His recent works include a monument to Alexander Pushkin located at George Washington University in Washington DC (2000); a statue of John Quincy Adams, the first U.S. Ambassador to Russia and later President of the United States, located in front of the U.S. Embassy in Moscow (2008); and a statue of poet Walt Whitman located on the campus of Moscow State University (2009). In 2001 his studio in Moscow was given the status of a State Museum, known as Bourganov's House. His other works around Moscow include a series of fountains and statues on Ukrainsky Boulvar, near the Hotel Ukraine.

Bourganov was born in Baku, Azerbaijan and graduated from Moscow State Artistic and Industrial College (now Stroganov University).
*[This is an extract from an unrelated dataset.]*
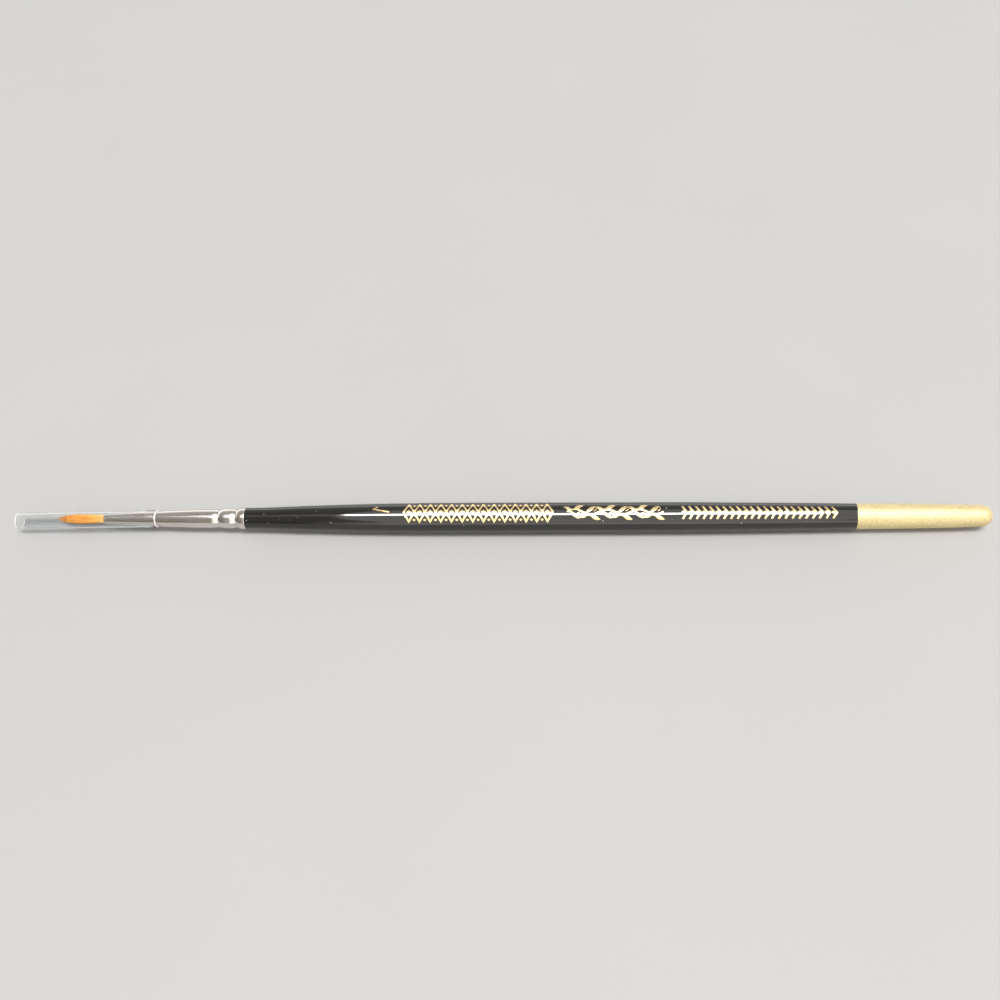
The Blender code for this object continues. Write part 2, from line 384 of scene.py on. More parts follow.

He received a PhD. in art history.

In March 2014 he signed a letter in support of the position of the President of Russia Vladimir Putin on Russia's military intervention in Ukraine.

==Chronology of the principal sculptural works of Alexander Bourganov==
- Monument commemorating the 400th birthday of the city of Oryol (1966)
- "Memories of an old worker" (1968)
- Decorative relief-emblem on the Central House of Filmmakers in Moscow (1969)
- Monument "Friendship of Peoples: in honor of the 400th anniversary of the union of Udmurtia and Russia (1972)
- "Victory" statue at the Central House of Artists, Moscow (1978)
- "War and Peace", Germany (1980)
- "Yuri Gagarin, First Man in Space", Expo 86, Canada (1986)
- Portraits in bas-relief of Russian artists Ilya Repin, Vasily Surikov, Karl Bryullov, Sergey Konenkov, Ivanov and Shishkin at the Tretyakovskaya Station of the Moscow Metro (1986)
- Composition with nine figures, "War and Peace" (1987)
- Monument to Sophia Perovskaya, Kaluga (1987)
- Portrait of Ivan Tsvetaev for the Pushkin Museum, Moscow (1992)
- Monument to Soviet Soldiers killed in Belgium during the Second World War (1990–92)
- Monument to the poet Mikhail Lermontov, Moscow (1994)
- Monument to the writer Ivan Bunin, Voronezh (1995)
- Fountain "Princess Turandot" on Old Arbat Street (1997)
- Monument to Alexander Pushkin and Natalia Goncharova on Old Arbat Street (1999)
- Monument to Alexander Pushkin at George Washington University in Washington D.C. (2000)
- Gallery "Legendary People"; bust of great figure in world culture: Andrei Tarkovsky, Joseph Brodsky; Rudolf Nureyev, Ivan Bunin, G. Fogeler. (2000–2005).
- "The Golden Lion." (2002)
- Sculptural ensemble on Ukrainsky Boulvar in Moscow: "Allegory of Air"; "Allegory of Water"; "Forests of Ukraine"; "Fountain "Youth"; *Decorative sculpture "Friendship"; monument to E.F. Gnesina. (2005)
- Memorial plaque to S. Richter, Moscow (2005).
- Decorative bas-reliefs on the building of the Bogoliubov Library, Moscow (2005).
- Sculptural ensemble "Ecology" in the Square on Sivtsev Vrazhye (2005).
- Sculptural park 'Understanding knowledge" on the square in front of the film theater Brest in Moscow. (2005).
- Statue of John Quincy Adams in front of the U.S. Embassy, Moscow (2008).
- Statue of Walt Whitman in front of the Humanities Faculty Building at Moscow State University (2009).
- Sculpture of Alexander Pushkin at the Sheremetyevo International Airport (2019).